_AIM OF THE EXERCISE_
Copy out all lines where "FreeCAD" appears.

# # #

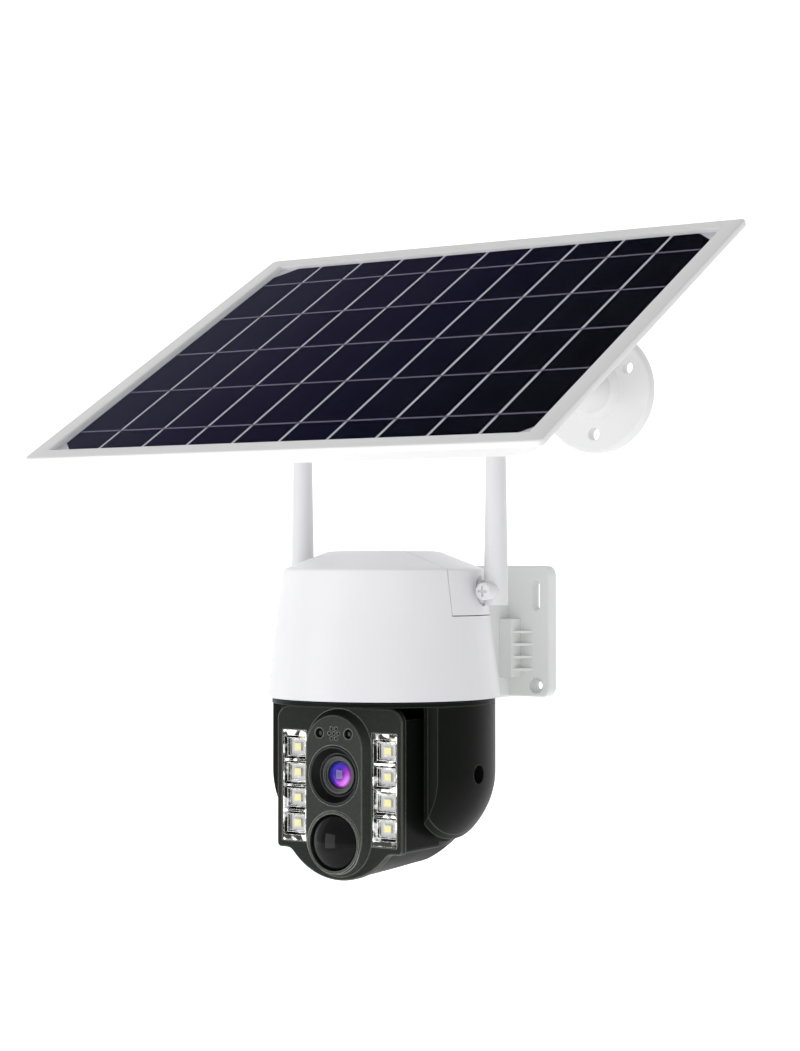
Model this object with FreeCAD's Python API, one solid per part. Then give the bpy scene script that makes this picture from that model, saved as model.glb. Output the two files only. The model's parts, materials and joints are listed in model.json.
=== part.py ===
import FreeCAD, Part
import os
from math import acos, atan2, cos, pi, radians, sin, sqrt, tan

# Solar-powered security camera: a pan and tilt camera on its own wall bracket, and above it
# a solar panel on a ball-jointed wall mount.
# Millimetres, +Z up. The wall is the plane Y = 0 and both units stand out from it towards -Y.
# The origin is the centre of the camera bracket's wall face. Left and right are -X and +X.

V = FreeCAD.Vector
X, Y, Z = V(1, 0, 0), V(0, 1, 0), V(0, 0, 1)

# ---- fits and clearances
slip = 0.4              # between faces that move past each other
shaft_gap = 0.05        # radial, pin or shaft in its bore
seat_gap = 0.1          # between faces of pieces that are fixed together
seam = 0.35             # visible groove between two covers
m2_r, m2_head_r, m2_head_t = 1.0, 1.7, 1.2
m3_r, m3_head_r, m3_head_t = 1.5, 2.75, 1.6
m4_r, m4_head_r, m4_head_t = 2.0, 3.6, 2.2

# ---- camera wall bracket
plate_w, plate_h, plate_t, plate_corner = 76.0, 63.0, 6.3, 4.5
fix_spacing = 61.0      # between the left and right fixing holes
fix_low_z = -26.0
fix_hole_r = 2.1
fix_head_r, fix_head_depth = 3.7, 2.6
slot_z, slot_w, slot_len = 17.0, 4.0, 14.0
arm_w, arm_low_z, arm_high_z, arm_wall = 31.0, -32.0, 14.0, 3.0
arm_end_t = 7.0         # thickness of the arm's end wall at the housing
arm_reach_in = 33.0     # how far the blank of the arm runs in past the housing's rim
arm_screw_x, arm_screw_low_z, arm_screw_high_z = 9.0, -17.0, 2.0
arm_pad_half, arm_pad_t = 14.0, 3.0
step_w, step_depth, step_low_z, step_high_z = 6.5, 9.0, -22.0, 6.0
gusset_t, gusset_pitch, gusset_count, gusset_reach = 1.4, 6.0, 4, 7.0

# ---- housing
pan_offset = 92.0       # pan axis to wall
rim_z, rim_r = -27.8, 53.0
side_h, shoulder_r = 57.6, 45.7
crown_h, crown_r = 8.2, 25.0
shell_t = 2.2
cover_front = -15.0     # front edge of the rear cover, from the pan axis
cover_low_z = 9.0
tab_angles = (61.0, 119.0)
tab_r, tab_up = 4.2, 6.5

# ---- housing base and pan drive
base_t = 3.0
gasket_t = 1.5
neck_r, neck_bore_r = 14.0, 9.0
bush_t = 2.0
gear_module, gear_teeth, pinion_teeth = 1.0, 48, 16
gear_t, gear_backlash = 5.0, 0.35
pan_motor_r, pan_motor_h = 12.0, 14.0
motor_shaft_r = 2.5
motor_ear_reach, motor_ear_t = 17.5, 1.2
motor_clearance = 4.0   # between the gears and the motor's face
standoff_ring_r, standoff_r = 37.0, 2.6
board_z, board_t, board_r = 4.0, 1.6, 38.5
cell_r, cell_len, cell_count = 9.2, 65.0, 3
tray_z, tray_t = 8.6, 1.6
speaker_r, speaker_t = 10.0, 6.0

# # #

_FULL RESPONSE_
Model this object with FreeCAD's Python API, one solid per part. Then give the bpy scene script that makes this picture from that model, saved as model.glb. Output the two files only. The model's parts, materials and joints are listed in model.json.
import FreeCAD, Part
V = FreeCAD.Vector